Pat Barry, who has trained Magdaleno since he was 9, said his fighter has better power than people give him credit for.

“People said he had no knockout power, but I beg to differ,” Barry said. “Early in his career, he was focusing on making the transition from amateur to professional, and he was still developing physically. Once he started to learn to sit down on his punches, he started dropping guys. It was like a light went off inside his head.”

At one point from April 2010 to May 2011, Magdaleno had recorded four straight stoppages. His vanity plates on his car — IMAKO (I’m a knockout) — were reflective of that run. But today isn’t about knockouts. It’s about winning.

“I’ve never gone into a fight thinking I’m going to knock a guy out, and I’m not going to start now,” Magdaleno said. “The moment you start thinking about knocking a guy out, that’s when you, yourself, get knocked out. This is about being smart and staying cool and understanding this is a 12-round fight and being patient.”

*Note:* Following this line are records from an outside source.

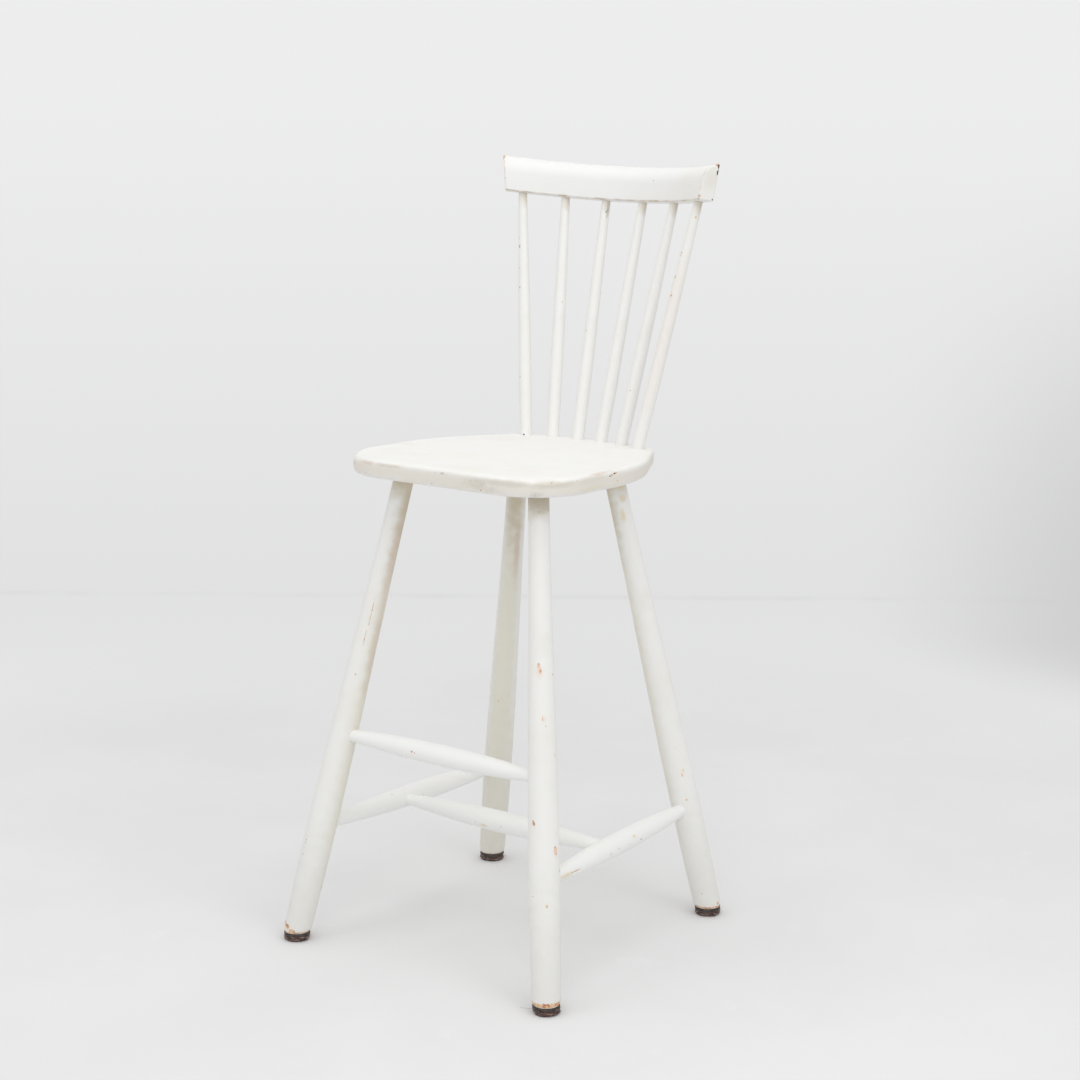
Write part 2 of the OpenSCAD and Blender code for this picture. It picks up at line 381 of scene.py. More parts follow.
@dataclass
class Film:
    """A film over the paint: its marks, colour and strength, how much it breaks into flecks
    and how softly it ends."""
    marks: list
    colour: tuple
    strength: float
    flecks: float = 0.0
    softness: float = 0.5


def tinted(coat, coords, scale, detail, low, high, strength, tint):
    """The coat with a tint in cloudy patches."""
    share = step_from(cloud(coords, scale, detail), low, high, 0, strength)
    return blend(share, coat, tint)


def filmed(coat, own, lumpy, film):
    uneven = times(lumpy, 1.3 if film.flecks else 0.6)
    near = plus(nearest_mark(own, film.marks), uneven)
    share = step_from(near, 0.75 + film.softness, 0.75 - film.softness, 0, film.strength)
    if film.flecks:
        flecks = step_from(cloud(own, 430, 4, 0.7), 0.47, 0.6, 1 - film.flecks, 1)
        share = times(share, flecks)
    return blend(share, coat, film.colour)


def fine_specks(own):
    """Pinholes and spatter, dark or rusty, few and far between."""
    cells = after(own, "TexVoronoi", {"Vector": own, "Scale": 62})
    pick = after(own, "SeparateColor", {0: cells.outputs["Color"]})
    chosen = maths("GREATER_THAN", pick.outputs[0], 0.9)
    size = times(pick.outputs[1], 0.05)
    return times(chosen, maths("LESS_THAN", cells.outputs["Distance"], size))


def edge_line_share(own, lumpy, radius):
    """A thin, broken line at zero height along a bent piece's edge of the given radius."""
    outwards = length_of(mapped(own, Scale=(1, 1, 0)))
    apart = after(own, "CombineXYZ", {0: minus(outwards, radius), 1: height_of(own)})
    away = plus(length_of(apart.outputs[0]), times(lumpy, 0.0022))
    line = step_from(away, 0.0022, 0.0007, 0, 0.85)
    return times(line, step_from(cloud(own, 60, 3), 0.38, 0.62, 0.25, 1))


def white_paint(name, place, chips, films, dark=(), grain=(6, 6, 1), rubbed_end=0.0, edge_line=0.0):
    """Old satin white paint. Chips show bare wood and old red paint, dark marks are dirty knocks and
    films are stains, grime, rubbing, painted shade and painted light. A leg may be rubbed bare up to a
    height above its glide, and a bent piece may have a thin brown line along its edge of the given
    radius."""
    material, tree = new_material(name)
    own = place_coords(tree, place)
    ragged = minus(cloud(own, 420, 3, 0.6), 0.5)
    lumpy = minus(cloud(own, 95, 2), 0.5)
    broken = plus(times(ragged, 1.5), times(lumpy, 1.1))
    strokes = cloud(mapped(own, Scale=grain), 70, 4, 0.6)

    def lost_paint(marks):
        return step_from(plus(nearest_mark(own, marks), broken), 1.0, 0.82)

    # the coat of paint: warm white, unevenly yellowed, faintly pink and green in places
    coat = tinted(PAINT, own, 13, 3, 0.47, 0.78, 0.6, YELLOWED)
    elsewhere = mapped(own, Location=(3.1, 1.7, 0.6))
    coat = tinted(coat, elsewhere, 16, 3, 0.5, 0.8, 0.6, PINKISH)
    elsewhere = mapped(own, Location=(7.3, 4.2, 2.6))
    coat = tinted(coat, elsewhere, 22, 4, 0.55, 0.8, 0.5, GREENISH)
    coat = blend(step_from(strokes, 0.35, 0.9, 0, 0.25), coat, YELLOWED)
    for film in films:
        coat = filmed(coat, own, lumpy, film)
    coat = blend(times(fine_specks(own), 0.65), coat, RUSTY)

    # what the lost paint shows
    under = blend(step_from(cloud(own, 230, 3), 0.40, 0.56), OLD_RED, BARE_WOOD)
    under = blend(step_from(strokes, 0.35, 0.7, 0, 0.45), under, PALE_WOOD)
    lost = lost_paint(chips)
    if rubbed_end:
        level = minus(height_of(object_coords(tree)), glide_h)
        reach = plus(level, times(broken, rubbed_end * 0.7))
        lost = maths("MAXIMUM", lost, step_from(reach, rubbed_end, rubbed_end * 0.85))
    colour = blend(lost, coat, under)
    if rubbed_end:
        colour = blend(step_from(level, 0.0011, 0.0007, 0, 0.85), colour, RUBBED_RIM)
    if edge_line:
        colour = blend(edge_line_share(own, lumpy, edge_line), colour, EDGE_LINE)
    if dark:
        knocked = lost_paint(dark)
        colour = blend(knocked, colour, DARK_WOOD)
        lost = maths("MAXIMUM", lost, knocked)

    rough = step_from(cloud(own, 38, 3), 0.3, 0.7, 0.36, 0.52)
    rough = maths("ADD", rough, times(lost, 0.36), clamp=True)
    relief = minus(times(strokes, 0.5), lost)
    relief = plus(relief, times(cloud(own, 900, 2), 0.12))
    coated(tree, colour, relief, 0.55, 0.00022, {"Roughness": rough, "Specular IOR Level": 0.42})
    return material


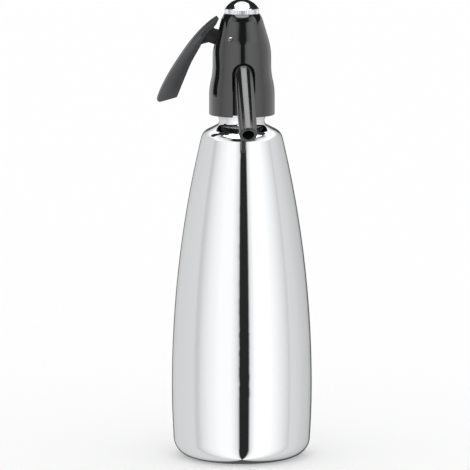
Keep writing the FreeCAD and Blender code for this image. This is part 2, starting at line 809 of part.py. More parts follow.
bonnet = turned("bonnet blank", [
    ("bonnet_bore", "ear_top"),
    ("bonnet_radius", "ear_top"),
    ("bonnet_radius", "bonnet_flange_top"),
    ("bonnet_barrel_radius", "bonnet_flange_top"),
    ("bonnet_barrel_radius", "shroud_top"),
    ("stud_radius", "shroud_top"),
    ("stud_radius", "stud_top"),
    ("0", "stud_top"),
    ("0", "bonnet_roof"),
    ("bonnet_bore", "bonnet_roof"),
])
thread(bonnet, "stud_radius", "0.6", "shroud_top + 1.6", "stud_top + 1")
SCREW_SIDES = ("-screw_y", "screw_y")
keep(cut("spring_bonnet", bonnet, *[
    rod(f"bonnet screw hole {side}", "screw_radius", "ear_top - 1", "bonnet_flange_top + 1", "up",
        ("screw_x", side, "0"))
    for side in SCREW_SIDES
]))
screw = turned("bonnet screw", [
    ("0", "screw_bottom"),
    ("screw_radius", "screw_bottom"),
    ("screw_radius", "bonnet_flange_top"),
    ("screw_head_radius", "bonnet_flange_top"),
    ("screw_head_radius", "screw_top", "1.9"),
    ("screw_head_radius - 1.2", "screw_top + 0.6"),
    ("0", "screw_top + 0.6"),
])
screws = doc.addObject("Part::Compound", "screws")
screws.Label = "bonnet_screws"
screw_places = []
for side in SCREW_SIDES:
    spare = doc.addObject("Part::Feature", "screw")
    spare.Label = f"bonnet screw {side}"
    spare.Shape = screw.Shape
    spare.setExpression("Placement.Base.x", cells("screw_x"))
    spare.setExpression("Placement.Base.y", cells(side))
    screw_places.append(spare)
screws.Links = screw_places
keep(screws)

coil_bottom = value("collar_top + spring_wire_radius + 0.05")
coil_top = value("bonnet_roof - spring_wire_radius - 0.05")
helix = Part.makeHelix(
    (coil_top - coil_bottom) / value("spring_turns"), coil_top - coil_bottom, value("spring_coil_radius")
)
wire_end = Part.Wire(Part.makeCircle(
    value("spring_wire_radius"), FreeCAD.Vector(value("spring_coil_radius"), 0, 0), FreeCAD.Vector(0, 1, 0)
))
spring = doc.addObject("Part::Feature", "spring")
spring.Label = "valve_spring"
spring.Shape = Part.Wire(helix).makePipeShell([wire_end], True, True)
spring.Placement = FreeCAD.Placement(FreeCAD.Vector(0, 0, coil_bottom), FreeCAD.Rotation())
keep(spring)

# Cap: knurled ring screwed on the stud, with a hollow dome on it

cap_ring = turned("cap_ring", [
    ("stud_radius + 0.05", "0"),
    ("cap_ring_radius - 0.4", "0"),
    ("cap_ring_radius", "0.4"),
    ("cap_ring_radius", "cap_ring_top - shroud_top - 0.4"),
    ("cap_ring_radius - 0.4", "cap_ring_top - shroud_top"),
    ("stud_radius + 0.05", "cap_ring_top - shroud_top"),
])
around(
    cap_ring,
    [
        ("cap_ring_radius - knurl_depth", "0"),
        ("cap_ring_radius + 0.2", "-0.5"),
        ("cap_ring_radius + 0.2", "0.5"),
    ],
    "cap_ring_top - shroud_top + 1",
    "knurl_count",
)
aim(cap_ring, "up", ("0", "0", "shroud_top"))
keep(cap_ring)
dome_rise = "dome_top - cap_ring_top"
dome_inner = "dome_base_radius - dome_wall"
keep(turned("cap_dome", [
    (dome_inner, "cap_ring_top"),
    ("dome_base_radius", "cap_ring_top", dome_curve("dome_base_radius", dome_rise)),
    ("0", "dome_top"),
    ("0", "dome_top - dome_wall", f"-({dome_curve(dome_inner, dome_rise + ' - dome_wall')})"),
]))

# Lever handle: curved channel, wider towards its end, open towards the head

handle_outline = [
    ("-59.0", "255.6"),
    ("-46.6", "259.5", "0.9"),
    ("-45.9", "260.8", "-200"),
    ("-29.4", "296.3", "-16"),
    ("-26.5", "303.3", "-14"),
    ("-18.8", "307.2"),
    ("-18.8", "309.3"),
    ("-16.6", "315.2", "0.9"),
    ("-17.9", "316.4", "89.1"),
    ("-37.2", "297.8", "180"),
    ("-60.5", "257.4", "1.5"),
]
channel_outline = [
    ("-56.6", "258.6"),
    ("-43.0", "258.6"),
    ("-25.0", "296.3"),
    ("-16.0", "301.0"),
    ("-16.0", "309.6"),
    ("-20.4", "311.4", "86.7"),
    ("-35.4", "296.4", "177.6"),
]
taper = [
    ("-handle_tip_half", "handle_tip_height"),
    ("handle_tip_half", "handle_tip_height"),
    ("handle_nose_half", "handle_nose_height"),
    ("-handle_nose_half", "handle_nose_height"),
]
inner_taper = [
    ("-handle_tip_half + handle_side_wall", "handle_tip_height"),
    ("handle_tip_half - handle_side_wall", "handle_tip_height"),
    ("handle_nose_half - handle_side_wall", "handle_nose_height"),
    ("-handle_nose_half + handle_side_wall", "handle_nose_height"),
]
handle_blank = common(
    "handle blank",
    padded("handle side", "XZ_Plane", handle_outline, "handle_blank_half"),
    padded("handle taper", "YZ_Plane", taper, "80"),
)
RIVET_PLACES = (("-25.6", "307.0"), ("-33.0", "299.0"))
channel = common(
    "handle channel",
    padded("channel side", "XZ_Plane", channel_outline, "handle_blank_half"),
    padded("channel taper", "YZ_Plane", inner_taper, "80"),
)
keep(cut("lever_handle", handle_blank, channel, *[
    rod(f"handle rivet hole {number}", "rivet_radius", "-5.65", "5.65", "back", (x, "0", z))
    for number, (x, z) in enumerate(RIVET_PLACES, start=1)
]))

# Lever fork: web inside the handle and through the slot, hub on the pin, two tines under the collar

web_outline = [
    ("-34.6", "294.4"),
    ("-29.0", "296.6"),
    ("-24.0", "298.0"),
    ("-19.4", "296.4"),
    ("-10.0", "298.3"),
    ("-9.0", "303.8"),
    ("-17.2", "306.8"),
    ("-18.9", "307.0"),
    ("-21.4", "310.0"),
    ("-30.0", "302.6"),
    ("-36.2", "294.8"),
]
web = padded("fork web", "XZ_Plane", web_outline, "web_half_width - 0.35")
hub = rod("fork hub", "hub_radius", "-hub_half_width", "hub_half_width", "back", PIVOT_AXIS)
tines = []
for name, near, far in (("front", "-tine_outer", "-tine_inner"), ("back", "tine_inner", "tine_outer")):
    tines.append(block(
        f"{name} tine",
        ("-pivot_offset", near, "pivot_height - tine_half_height"),
        ("0", far, "pivot_height + tine_half_height"),
    ))
    tines.append(rod(f"{name} pad", "tine_pad_radius", near, far, "back", ("0", "0", "pivot_height")))
keep(cut(
    "lever_fork",
    fused("fork blank", web, hub, *tines),
    rod("fork bore", "pin_radius + pin_clearance", "-9", "9", "back", PIVOT_AXIS),
    *[
        rod(f"fork rivet hole {number}", "rivet_radius", "-6", "6", "back", (x, "0", z))
        for number, (x, z) in enumerate(RIVET_PLACES, start=1)
    ],
))
rivets = doc.addObject("Part::Compound", "rivets")
rivets.Label = "lever_rivets"
rivets.Links = [
    rod(f"lever rivet {number}", "rivet_radius - 0.01", "-5.6", "5.6", "back", (x, "0", z))
    for number, (x, z) in enumerate(RIVET_PLACES, start=1)
]
keep(rivets)
pin_body = turned("pivot_pin", [
    ("0", "-pin_half_length"),
    ("pin_radius - 0.3", "-pin_half_length"),
    ("pin_radius - 0.01", "-pin_half_length + 0.3"),
    ("pin_radius - 0.01", "pin_half_length - 0.3"),
    ("pin_radius - 0.3", "pin_half_length"),
    ("0", "pin_half_length"),
])
aim(pin_body, "back", PIVOT_AXIS)
keep(pin_body)

# Gas inlet: threaded nipple with seal and hollow piercing pin, one-way valve in the passage below

nipple = turned("inlet_nipple", [
    ("gas_bore", "inlet_tail_start"),
    ("inlet_tail_radius", "inlet_tail_start"),
    ("inlet_tail_radius", "inlet_boss_end"),
    ("inlet_flange_radius", "inlet_boss_end"),
    ("inlet_flange_radius", "inlet_flange_end"),
    ("inlet_thread_radius", "inlet_flange_end"),
    ("inlet_thread_radius", "inlet_end"),
    ("inlet_bore", "inlet_end"),
    ("inlet_bore", "inlet_seal_start"),
    ("piercer_radius", "inlet_seal_start"),
    ("piercer_radius", "piercer_start"),
    ("gas_bore", "piercer_start"),
])
thread(nipple, "inlet_thread_radius", "0.7", "inlet_flange_end + 1.4", "inlet_end + 1.2")
aim(nipple, "back", INLET_AXIS)
keep(nipple)
keep(aim(
    tube("inlet_seal", "inlet_bore", "piercer_radius + 0.02", "inlet_seal_start", "inlet_seal_end"),
    "back", INLET_AXIS,
))
piercer = turned("piercing_pin", [
    ("0.35", "piercer_start"),
    ("piercer_radius - 0.01", "piercer_start"),
    ("piercer_radius - 0.01", "inlet_seal_end - 0.2"),
    ("0.8", "inlet_seal_end - 0.2"),
    ("0.8", "piercer_point - 1.2"),
    ("0.45", "piercer_point"),
    ("0.35", "piercer_point"),
])
aim(piercer, "back", INLET_AXIS)
keep(piercer)
check = turned("check_valve", [
    ("0.5", "ceiling_height - 2.2"),
    ("1.3", "ceiling_height - 2.2"),
    ("2.4", "ceiling_height - 1"),
    ("2.4", "ceiling_height"),
    ("gas_bore - 0.01", "ceiling_height"),
    ("gas_bore - 0.01", "ceiling_height + 4"),
    ("0.5", "ceiling_height + 4"),
])
aim(check, "up", ("0", "gas_passage", "0"))
keep(check)

# Relief valve: burst disc held by a hollow screw

keep(rod("relief_disc", "relief_bore - 0.02", "relief_seat", "relief_seat + 0.4", "right", RELIEF_AXIS))
relief = turned("relief_plug", [
    ("1", "relief_seat + 0.4"),
    ("relief_bore - 0.02", "relief_seat + 0.4"),
    ("relief_bore - 0.02", "relief_boss_end"),
    ("relief_boss_radius - 0.4", "relief_boss_end"),
    ("relief_boss_radius - 0.4", "relief_head_end"),
    ("1", "relief_head_end"),
])
aim(relief, "right", RELIEF_AXIS)
keep(relief)

# Charger holder with its threaded insert, and the gas charger in it, its neck already pierced

holder = turned("charger_holder", [
    ("holder_insert_radius", "0"),
    ("holder_radius - 0.6", "0"),
    ("holder_radius", "0.6"),
    ("holder_radius", "14"),
    ("holder_tail_radius", "holder_end - holder_start - 6", "6"),
    ("holder_tail_radius - 6", "holder_end - holder_start"),
    ("0", "holder_end - holder_start"),
    ("0", "holder_end - holder_start - 3"),
    ("holder_bore - 4", "holder_end - holder_start - 3"),
    ("holder_bore", "holder_end - holder_start - 8"),
    ("holder_bore", "holder_insert_end - holder_start"),
    ("holder_insert_radius", "holder_insert_end - holder_start"),
])
around(
    holder,
    [
        ("holder_radius - 0.7", "0", "2.4"),
        ("holder_radius + 0.4", "-1.8"),
        ("holder_radius + 0.4", "1.8", "2.4"),
    ],
    "13",
    "flute_count",
)
aim(holder, "back", INLET_AXIS, "holder_start")
keep(holder)
keep(aim(
    tube(
        "holder_insert", "holder_insert_radius", "inlet_thread_radius + thread_clearance",
        "holder_start", "holder_insert_end",
    ),
    "back", INLET_AXIS,
))
bulb = turned("charger", [
    ("1", "charger_start"),
    ("charger_neck_radius", "charger_start"),
    ("charger_neck_radius", "charger_start + 7", "-3"),
    ("charger_neck_radius + 1.6", "charger_start + 9.4"),
    ("charger_radius - 1", "charger_start + 13", "5"),
    ("charger_radius", "charger_start + 16"),
    ("charger_radius", "charger_end - 9", "charger_radius"),
    ("0", "charger_end"),
    ("0", "charger_end - charger_wall", "charger_wall - charger_radius"),
    ("charger_radius - charger_wall", "charger_end - 9"),
    ("charger_radius - charger_wall", "charger_start + 16"),
    ("charger_neck_radius - charger_wall", "charger_start + 9"),
    ("charger_neck_radius - charger_wall", "charger_start + 2"),
    ("1", "charger_start + 2"),
])
aim(bulb, "back", INLET_AXIS)
keep(bulb)

# Check everything, then write one file for each piece

doc.recompute()
for item in doc.Objects:
    if "Invalid" in item.State or "Error" in item.State:
        raise RuntimeError(f"{item.Label} failed: {item.State}")
for item in pieces:
    if item.Shape.isNull() or not item.Shape.isValid():
        raise RuntimeError(f"{item.Label} has no valid shape")

os.makedirs("parts", exist_ok=True)
for item in pieces:
    item.Shape.exportStep(f"parts/{item.Label}.step")
    print(f"{item.Label}: {len(item.Shape.Solids)} solid, {item.Shape.Volume:.0f} mm3")
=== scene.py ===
"""Soda siphon of one litre: mirror-polished bottle, gloss black head, side lever and sloping spout."""
import bpy
import math
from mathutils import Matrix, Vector


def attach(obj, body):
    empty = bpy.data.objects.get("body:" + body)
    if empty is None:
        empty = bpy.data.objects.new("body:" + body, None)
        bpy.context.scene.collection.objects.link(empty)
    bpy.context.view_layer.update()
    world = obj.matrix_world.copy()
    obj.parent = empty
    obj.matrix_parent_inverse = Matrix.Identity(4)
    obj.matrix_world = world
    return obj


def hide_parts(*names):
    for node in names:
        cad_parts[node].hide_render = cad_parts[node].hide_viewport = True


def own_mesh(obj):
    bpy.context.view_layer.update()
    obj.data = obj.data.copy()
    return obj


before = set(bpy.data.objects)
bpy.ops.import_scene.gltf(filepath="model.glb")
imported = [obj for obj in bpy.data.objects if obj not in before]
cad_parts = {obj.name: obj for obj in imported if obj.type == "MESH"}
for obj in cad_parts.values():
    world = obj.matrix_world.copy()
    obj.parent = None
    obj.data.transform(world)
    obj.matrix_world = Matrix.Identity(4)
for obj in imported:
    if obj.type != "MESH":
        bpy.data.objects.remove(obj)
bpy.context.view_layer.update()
MM = 0.001

# Bottle: one litre, deep-drawn and spun stainless steel, necked in at the top.
# Polished to a mirror, so it shows the studio; the wheel leaves hair-fine rings round it, which just
# break the reflections, and hands leave faint smears that dull it in places.


def linear(hex_colour):
    """Linear RGBA of an sRGB hex colour."""
    channels = [int(hex_colour[place:place + 2], 16) / 255 for place in (1, 3, 5)]
    return [c / 12.92 if c <= 0.04045 else ((c + 0.055) / 1.055) ** 2.4 for c in channels] + [1.0]


def add(tree, kind, settings=(), inputs=(), links=()):
    """Add a node; settings are its properties, inputs its values, links what feeds its sockets."""
    node = tree.nodes.new(kind)
    for name, setting in dict(settings).items():
        setattr(node, name, setting)
    for name, number in dict(inputs).items():
        node.inputs[name].default_value = number
    for name, source in dict(links).items():
        tree.links.new(source, node.inputs[name])
    return node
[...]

This will be Magdaleno’s first time going beyond 10 rounds. But his obsession with staying in shape shouldn’t make going the distance a problem. He ran a half-marathon in February with friend and fellow boxer Victor Ortiz, and he’s been running the trails at Mount Charleston for years. Even when he hurt his left wrist and hand in November, which put him out of commission for six weeks, Magdaleno never stopped running.

“I pride myself in always being in shape,” he said. “I’m ready to fight all night if I have to.”

Magdaleno last fought on Aug. 4, when he stopped Antonio Davis at Texas Station. He said the layoff gave him time to sharpen his skills and focus on Martinez (26-1-2, 16 KOs), whose first title defense was a controversial split decision draw against Juan Carlos Burgos on Jan. 19.

“It was truly a blessing in disguise,” said Magdaleno, whose Dec. 7 fight against Adailton De Jesus was canceled after the injury was discovered. “It gave me a chance to heal up, freshen up and get ready for this fight.”

Magdaleno got into boxing through his father, Jesus, when the family lived in Los Angeles. They moved to Las Vegas when he was 7. While his dad never boxed professionally, he gave his son some advice as he started taking him to the gym.

“He said if you’re going to do something, do it the best you can,” Magdaleno said. “No shortcuts. Do everything 100 percent.”

It has been the mantra Magdaleno has lived by throughout his career. And when he goes into the ring in Macau, he does so as a role model for Las Vegas’ youth.

“I want the kids to see what is possible with hard work, that you can realize your dreams,” he said.

Even if you have to go halfway around the world to do so.